The piece is divided into segments of language and segments of dance, taken directly from Duncan’s texts and her choreography, respectively. Sarah Pleydell, who compiled the script, narrates as Duncan from a plush divan. The director has given her very little opportunity to move–she lounges nearly the entire performance–but save a few weak moments, Pleydell commands Duncan’s words with masterful gestures and thoughtfully measured delivery.

And then there are the dances, performed by Cynthia Word (also artistic director), Valerie Durham, and Ingrid Zimmer, which, over the course of eleven pieces, run the emotional gamut from joy to childhood to love to patriotism to mourning to communism. (Well, I’m not sure if communism is officially part of the “emotional gamut,” but I digress.) Some are better than others–and a few are spectacular–but each resonates vibrantly with Pleydell’s soliloquy and, even more impressively, her intent gaze as she watches the movement unfold before her.

One number bears particular mention, although I hate to demean it by even calling it a “number.” In 1913, Duncan’s two children drowned in the Seine.
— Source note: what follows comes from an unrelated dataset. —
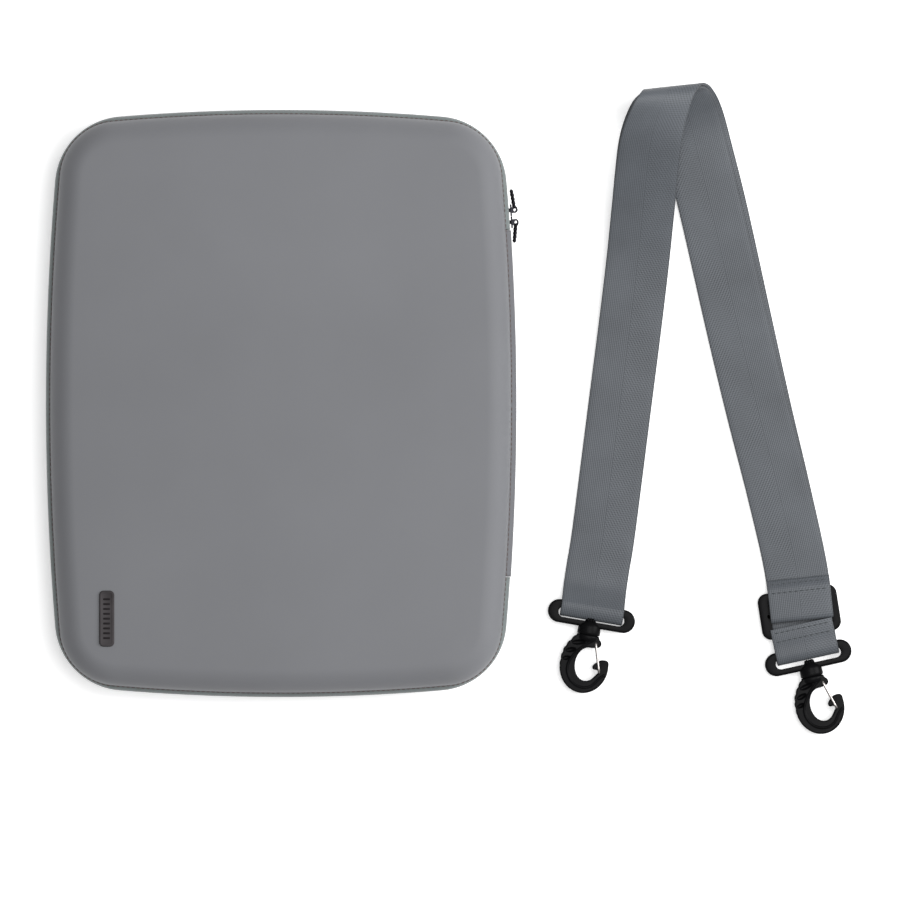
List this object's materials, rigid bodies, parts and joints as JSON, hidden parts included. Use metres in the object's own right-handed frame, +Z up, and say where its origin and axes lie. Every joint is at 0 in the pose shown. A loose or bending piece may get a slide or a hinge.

At this moment in the show, Word stands center stage and performs a painfully physical ave in low light. Her gestures are revealed so slowly, so precisely, and at such a microscopic level, that you barely even catch her moving. She refuses to utter an extraneous breath. Draped with a simple white linen, she might as well be a trembling marble statue. Word never moves her feet, and so the faintest tilt of the head or quiver of the torso sends a ripple of sorrow through the theater. Duncan often spoke of ever-elusive “ideals” in movement, gesture, and the human form. Word would certainly have made the master proud.

See it if: “You’re just not a dance person” (I can hear you saying it from here, and that’s no excuse).

Skip it if: You find yourself easily irritated by less-than-ideal recordings of classical music, no matter how talented the dancers moving to them are.